How Complex Straddles the Ad Network-Publisher Divide

Back in 2002, fashion guru Marc Ecko saw an opportunity to branch into publishing. His brainchild was Complex Magazine, the double-sided lifestyle publication aimed at young males (16-29). The idea was to blur the lines between content and commerce, product and culture.

But in 2006, following a path well worn by many startups, it took a pivot; it decided that the print world couldn’t be the linchpin for moving forward in the digital age, not for a publisher trying to reach a young hipster demographic.

“In 2006, I said, ‘I can’t go into Coca-Cola or AT&T and say we’re a top brand, but we don’t have a digital presence,’” said Complex Media CEO Rich Antoniello. After three-and-a-half years, the magazine turned a profit, and Antoniello asked for $2 million to let him march into digital. Ecko still serves on the board but has relinquished day-to-day control of the company.

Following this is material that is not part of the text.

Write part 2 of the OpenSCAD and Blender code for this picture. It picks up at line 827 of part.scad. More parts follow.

Now, Complex is focused on its digital future and less on its print roots, although it still publishes a magazine six times a year. “At this point (the magazine is a) very small piece; less than 5 percent of our revenues come from print,” Antoniello said.

Back in 2006, publishers were focused on reach. No one had exclusive publisher relationships, and they were all incorporating linking strategies, traffic shares and even representing the same assets. There was no transparency between publisher and buyer, no exclusivity, and the buy side had no confidence where ads were being consumed. They were just concerned about being cheap.

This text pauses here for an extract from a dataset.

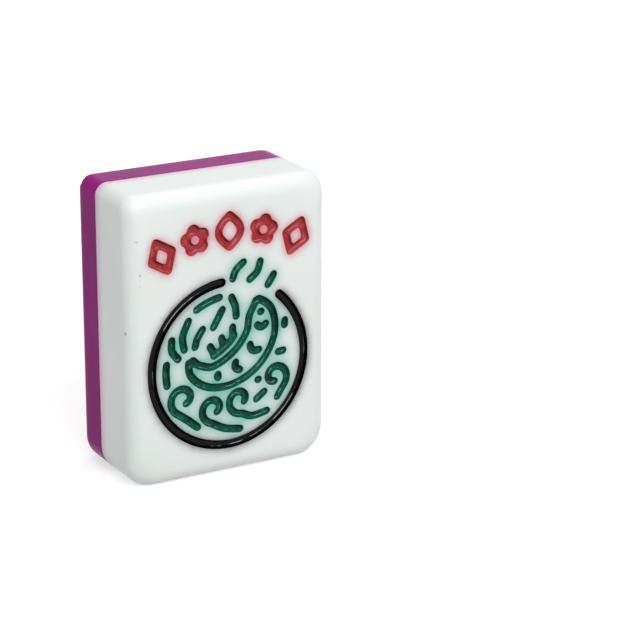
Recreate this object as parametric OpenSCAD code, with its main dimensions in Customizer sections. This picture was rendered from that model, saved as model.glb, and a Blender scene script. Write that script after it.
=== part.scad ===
// Mahjong tile: a white face layer cemented to a purple back layer, engraved and filled with enamel on the
// face and printed on the back. It stands on its short side: X runs across the face, Y from the face to the
// back, Z up, and the origin lies under the middle of the tile.

/* [Tile] */
// Height of the tile
tile_h = 30; // [29:0.5:42]
// Width of the tile
tile_w = 22.2; // [21:0.1:32]
// Thickness of the tile, both layers and the cement film together
tile_t = 11.7; // [10.8:0.1:16]
// Thickness of the purple back layer
back_t = 4.7; // [3:0.1:6]
// Thickness of the cement film between the layers
bond_t = 0.1; // [0.05:0.01:0.2]
// How far the cement film stays inside the sides of the tile
bond_inset = 0.04; // [0.02:0.01:0.1]
// Radius of the four corners, seen from the front
corner_r = 2; // [1.9:0.1:4]
// Radius polished onto the rims of the face and of the back
edge_r = 1.8; // [0.6:0.1:1.8]

/* [Engraving] */
// Depth of the engraved channels
groove_depth = 0.6; // [0.4:0.05:1.2]
// How far the enamel ends below the face
enamel_sink = 0.15; // [0.05:0.01:0.3]
// Rounding in the inside corners where channels meet
groove_fillet = 0.12; // [0.05:0.01:0.2]

/* [Ring] */
// Radius of the ring, to the middle of its channel
ring_r = 8.5; // [8:0.1:9]
// Width of the ring's channel
ring_w = 0.95; // [0.6:0.05:1.2]
// How far the middle of the ring lies below the middle of the face
ring_drop = 3.25; // [2.6:0.05:3.45]
// How far the ring was cut off the middle, to the right
ring_x = -0.2; // [-0.4:0.05:0.4]
// Angle at which the gap of the ring starts, from the right and going up
gap_start = 48; // [44:1:52]
// Angle at which the gap of the ring ends
gap_end = 95; // [92:1:105]

/* [Red row] */
// Height of the middle motif above the ring's channel
row_gap = 5.1; // [4.6:0.1:5.6]
// Radius of the arch on which the motifs stand
row_arch_r = 18.5; // [16:0.5:30]
// Distance from one motif to the next along the arch
row_pitch = 3.8; // [3.6:0.05:4.2]
// Height of a motif
motif_h = 4.1; // [3.4:0.1:4.4]
// Width of a motif
motif_w = 3.3; // [2.8:0.1:3.5]
// Width of the red channels
red_w = 0.85; // [0.6:0.05:0.9]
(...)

Online publishers also weren’t focusing on the quality of content. Print magazines were vertical by nature, and Antoniello found that in digital, they were exceptionally close-minded about embracing the Web given its fragmentation and segmentation of topics and content. They wanted to be closed portals and be one-stop places for their audiences (so unrealistic). Esquire, for example, tried to be everything to every male possible instead of having one audience. “They wanted to be Yahoo Men,” said Antoniello.

“We can do the best of both worlds and eliminate all the problems,” Antoniello said. “We wanted to take Complex, the cool brand in the marketplace, and bundle up vertical, nontraditional small publishers that have custom followers that are consistent with brands in the magazine — sneaker, music, style, video gaming. No one was covering that, no one was covering sneaker online.”

Complex went the ad network route. It’s one of several publishers that have tried, with varying degrees of success. Complex Media Network launched in 2007, raising $12 million through Austin Ventures and Accel Partners. It locked up sites like nicekicks.com and unabashedlyprep.com to two- and four-year contracts that were 100 percent exclusive, where it would create and distribute content. That was a way to differentiate at a time when ad networks were focused on reach and often selling the same inventory.

“We’re more of a collective of sites that are as close to owned and operated as possible,” said Antoniello. “Instead of having a philosophy of, here are some sites your ad might appear on, we’re able to say, here’s where they will be and with this audience: this is exactly where your ads will run.”

According to ComScore, the Complex Media Network, which has 105 sites, got 12 million uniques in March 2012, up from 8 million in March 2011. (Complex.com, the flagship site, got 1.6 million uniques in March 2012). Its audience isn’t large when you compare it to the monster ad networks like Specific Media, but it offers brands quality and audience composition.

“We talk about authenticity quite a bit,” said Elizabeth Firth, partner of portfolio management at Universal McCann. “It’s crucial to the Millennial audience. Complex does a good job wrapping content that’s great and impactful from an advertiser standpoint.”

Across the Complex Media Network, CPMs run between $13 and $17 on standard display depending on the category. It can go up from there if there’s custom content, like video. Antoniello says it has high CPMs because of its unique content. He explained that the company vets all of its publisher partners upon recruitment, so no linking strategies.

“We are a real business that owns a conversation,” said Antoniello. “We monetize that business and continue to grow all aspects of it. We execute on audience development, monetization, content production — you have to do all those things really well to be a great business. You have to be true to who you are, know and understand your consumer and respect the buy side.”

This has worked in getting top brands — Coors, AT&T, Ford, McDonald’s, Nike, Adidas, Apple — to advertise within the collective. According to Antoniello, these are all $1 million and up deals. It has a 25-person sales force with a marketing team of 25 to support the sales team. Antoniello reports it has about 200 active campaigns. The company appears to have found the balance between reach and quality.

“If you’re reaching some of these niche audiences, who have unique passion points, it’s difficult because on the planning side, you need to go to small sites,” Firth said. “Complex does the heavy lifting for us with aggregated data through the network. They help build that content and build platform for distribution.”